Skip site navigation (1)Skip section navigation (2)
Date:      Sat, 9 Jun 2007 12:20:19 +1000 (EST)
From:      Bruce Evans <brde@optusnet.com.au>
To:        John Baldwin <jhb@freebsd.org>
Cc:        src-committers@freebsd.org, Kip Macy <kip.macy@gmail.com>, cvs-all@freebsd.org, Attilio Rao <attilio@freebsd.org>, Bruce Evans <brde@optusnet.com.au>, cvs-src@freebsd.org, Kostik Belousov <kostikbel@gmail.com>, Jeff Roberson <jroberson@chesapeake.net>
Subject:   Re: cvs commit: src/sys/kern kern_mutex.c
Message-ID:  <20070609112753.C15075@besplex.bde.org>
In-Reply-To: <200706081210.24393.jhb@freebsd.org>
References:  <200706051420.l55EKEih018925@repoman.freebsd.org> <200706071059.41466.jhb@freebsd.org> <20070609002752.M13082@besplex.bde.org> <200706081210.24393.jhb@freebsd.org>

next in thread | previous in thread | raw e-mail | index | archive | help
On Fri, 8 Jun 2007, John Baldwin wrote:

> On Friday 08 June 2007 10:50:15 am Bruce Evans wrote:
>> On Thu, 7 Jun 2007, John Baldwin wrote:

>>> Hmm, one problem with the non-preemption page zero is that it doesn't
> yield
>>> the lock when it voluntarily yields.  I wonder if something like this
> patch
>>> would help things for the non-preemption case:
>>
>> This works well.  It fixed the extra 1.4 million voluntary context switches
>> and even reduced the number by 10-100k.  The real runtime is still up a bit,
>> but user+sys+pgzero time is down a bit.

Some numbers are:
- real time up from 827 (best time on June 4 kernel) to 835 seconds (current
   with this patch and others in common with June 4 kernel)
- real mysteriously time up from 827 seconds to 832 even with the June 4
   kernel.

>>> Index: vm_zeroidle.c
>>> ===================================================================
>>> RCS file: /usr/cvs/src/sys/vm/vm_zeroidle.c,v
>>> retrieving revision 1.45
>>> diff -u -r1.45 vm_zeroidle.c
>>> --- vm_zeroidle.c       18 May 2007 07:10:50 -0000      1.45
>>> +++ vm_zeroidle.c       7 Jun 2007 14:56:02 -0000
>>> @@ -147,8 +147,10 @@
>>> #ifndef PREEMPTION
>>>                        if (sched_runnable()) {
>>>                                mtx_lock_spin(&sched_lock);
>>> +                               mtx_unlock(&vm_page_queue_free_mtx);
>>>                                mi_switch(SW_VOL, NULL);
>>>                                mtx_unlock_spin(&sched_lock);
>>> +                               mtx_lock(&vm_page_queue_free_mtx);
>>>                        }
>>> #endif
>>>                } else {
>>
>> The sched_locks are now of course thread_locks.  I put the vm unlock
>> before the thread lock since the above order seems to risk a LOR.  That
>> may have been a mistake -- we would prefer not to be switched after
>> deciding to do it ourself.
>
> Actually, the order is on purpose so that we don't waste time doing a
> preemption when we're about to switch anyway.

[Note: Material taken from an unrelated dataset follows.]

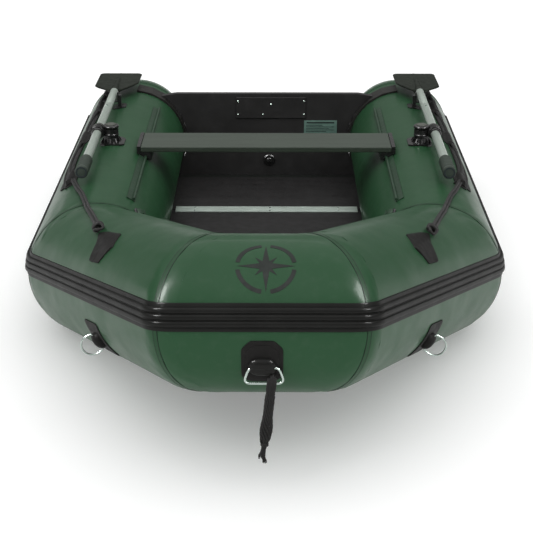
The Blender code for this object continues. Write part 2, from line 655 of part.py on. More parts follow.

OK, changed back (not tested with it changed back).

What about after returning from mi_switch()?  The spinlock must be dropped
before acquiring the sleep lock, but that wastes some time if preemption
occurs.  Here we expect to have more work to do and it seems best to
ensure doing at least one page of work per context switch if possible.

>>>> Index: vm_zeroidle.c
>>> ===================================================================
>>> RCS file: /usr/cvs/src/sys/vm/vm_zeroidle.c,v
>>> retrieving revision 1.45
>>> diff -u -r1.45 vm_zeroidle.c
>>> --- vm_zeroidle.c       18 May 2007 07:10:50 -0000      1.45
>>> +++ vm_zeroidle.c       7 Jun 2007 14:58:39 -0000
>>> @@ -110,8 +110,10 @@
>>>        if (m != NULL && (m->flags & PG_ZERO) == 0) {
>>>                vm_pageq_remove_nowakeup(m);
>>>                mtx_unlock(&vm_page_queue_free_mtx);
>>> +               critical_exit();
>>>                pmap_zero_page_idle(m);
>>>                mtx_lock(&vm_page_queue_free_mtx);
>>> +               critical_enter();
>>>                m->flags |= PG_ZERO;
>>>                vm_pageq_enqueue(PQ_FREE + m->pc, m);
>>>                ++vm_page_zero_count;
>>
>> Next I will try this.  I put the critical_exit() before the vm unlock.
>> mtx_unlock() should be allowed to switch if it wants.  However, we
>> would prefer to keep context switches disabled in the above -- just drop
>> the lock so that other CPUs can proceed.
>
> Again, the order here is on purpose to make sure we don't preempt while
> holding the lock.

critical_enter(9) says that critical regions should not be interlocked
with other synchronization primitives like this.  It makes an exception
for spin locks, but vm_page_queue_free_mtx is a sleep lock.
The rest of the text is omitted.